### What to do
Go through the records and extract every line with the word "joints".

### Record extracts
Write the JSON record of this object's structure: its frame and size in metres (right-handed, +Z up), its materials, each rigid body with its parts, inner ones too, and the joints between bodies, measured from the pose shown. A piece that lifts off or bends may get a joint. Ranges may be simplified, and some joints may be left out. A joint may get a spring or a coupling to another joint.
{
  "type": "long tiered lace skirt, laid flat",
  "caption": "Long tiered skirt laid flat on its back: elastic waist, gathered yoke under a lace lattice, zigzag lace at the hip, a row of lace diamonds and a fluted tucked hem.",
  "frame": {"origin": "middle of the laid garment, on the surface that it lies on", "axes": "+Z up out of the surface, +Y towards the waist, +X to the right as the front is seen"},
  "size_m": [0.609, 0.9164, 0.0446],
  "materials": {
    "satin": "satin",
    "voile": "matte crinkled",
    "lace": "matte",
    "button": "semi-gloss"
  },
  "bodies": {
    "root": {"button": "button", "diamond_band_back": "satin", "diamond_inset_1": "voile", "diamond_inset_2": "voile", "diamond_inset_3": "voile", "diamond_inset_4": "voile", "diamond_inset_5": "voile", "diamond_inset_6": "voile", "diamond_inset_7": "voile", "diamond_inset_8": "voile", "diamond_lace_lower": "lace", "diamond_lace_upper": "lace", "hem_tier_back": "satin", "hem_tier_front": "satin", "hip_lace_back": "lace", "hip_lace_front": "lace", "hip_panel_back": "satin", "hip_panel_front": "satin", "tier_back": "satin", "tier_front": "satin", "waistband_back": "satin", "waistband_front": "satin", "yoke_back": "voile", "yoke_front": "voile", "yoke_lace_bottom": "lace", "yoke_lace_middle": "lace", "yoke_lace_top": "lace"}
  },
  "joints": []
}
==
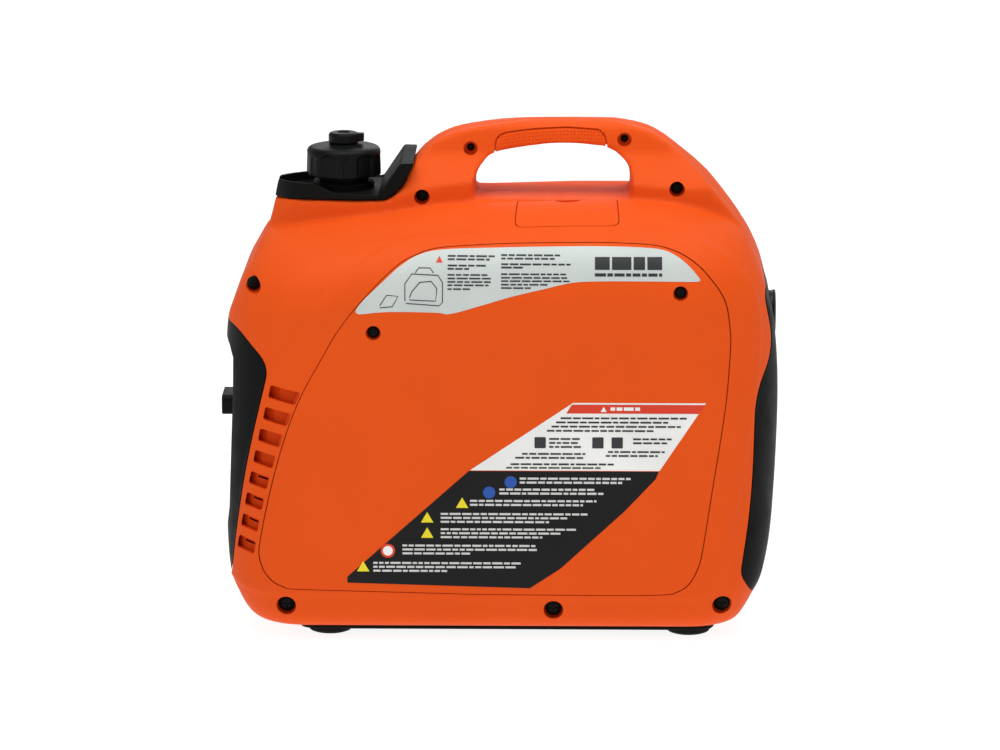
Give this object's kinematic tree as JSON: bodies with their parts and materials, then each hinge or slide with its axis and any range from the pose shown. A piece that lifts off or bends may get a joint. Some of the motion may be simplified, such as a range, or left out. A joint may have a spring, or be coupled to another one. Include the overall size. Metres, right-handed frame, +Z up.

### Answer
Write the JSON record of this object's structure: its frame and size in metres (right-handed, +Z up), its materials, each rigid body with its parts, inner ones too, and the joints between bodies, measured from the pose shown. A piece that lifts off or bends may get a joint. Ranges may be simplified, and some joints may be left out. A joint may get a spring or a coupling to another joint.
  "joints": []